Writing in the style of The NYT's science section, GROVER generated not only a headline, but also an author's name and the opening of a news article that attributes a link between vaccines and autism to scientists from UC San Diego and the federal government:
Those who have been vaccinated against measles have a more than 5-fold higher chance of developing autism, researchers at the University of California San Diego School of Medicine and the Centers for Disease Control and Prevention report today in the Journal of Epidemiology and Community Health.
In another example, the researchers demonstrate how GROVER can refine its output over time to better match a specific publication. They feed it with a headline about vaccines causing autism and tell it to match Wired's style.

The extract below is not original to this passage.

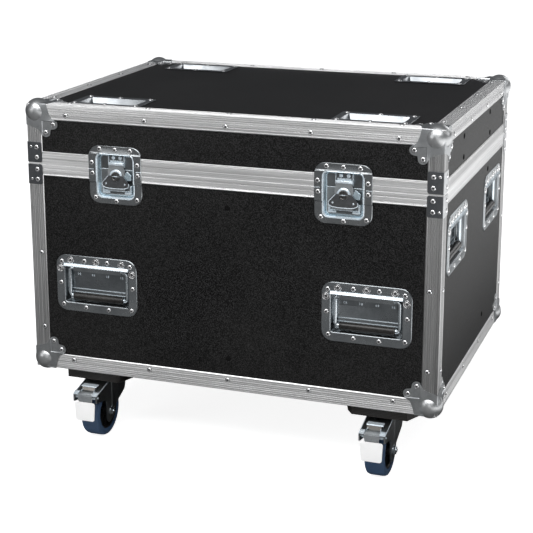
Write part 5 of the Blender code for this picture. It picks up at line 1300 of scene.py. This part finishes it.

GROVER uses that headline to write a full article, then goes back and refines the headline to make it look like something that Wired would publish. The researchers also included other fake articles in the style of The Washington Post claiming that Donald Trump had been impeached based on new evidence from the Mueller Report:
WASHINGTON — The House voted to impeach President Donald Trump Wednesday after releasing hundreds of pages of text messages that point to clear evidence of obstruction of justice and communication with the head of the Trump Organization about a potential business deal in Russia," the article reads.
The 220-197 vote came after weeks of debate over whether new evidence released by special counsel Robert Mueller's office signaled sufficient grounds for Trump's removal from office. The president personally denounced the move, announcing his intent to veto the resolution and accusing Democrats of plotting to remove him from office through a "con job."
The scientists concede that releasing GROVER to the world could be dangerous, but maintain that it's still the best line of defense against algorithmic propaganda, even that created by GROVER itself.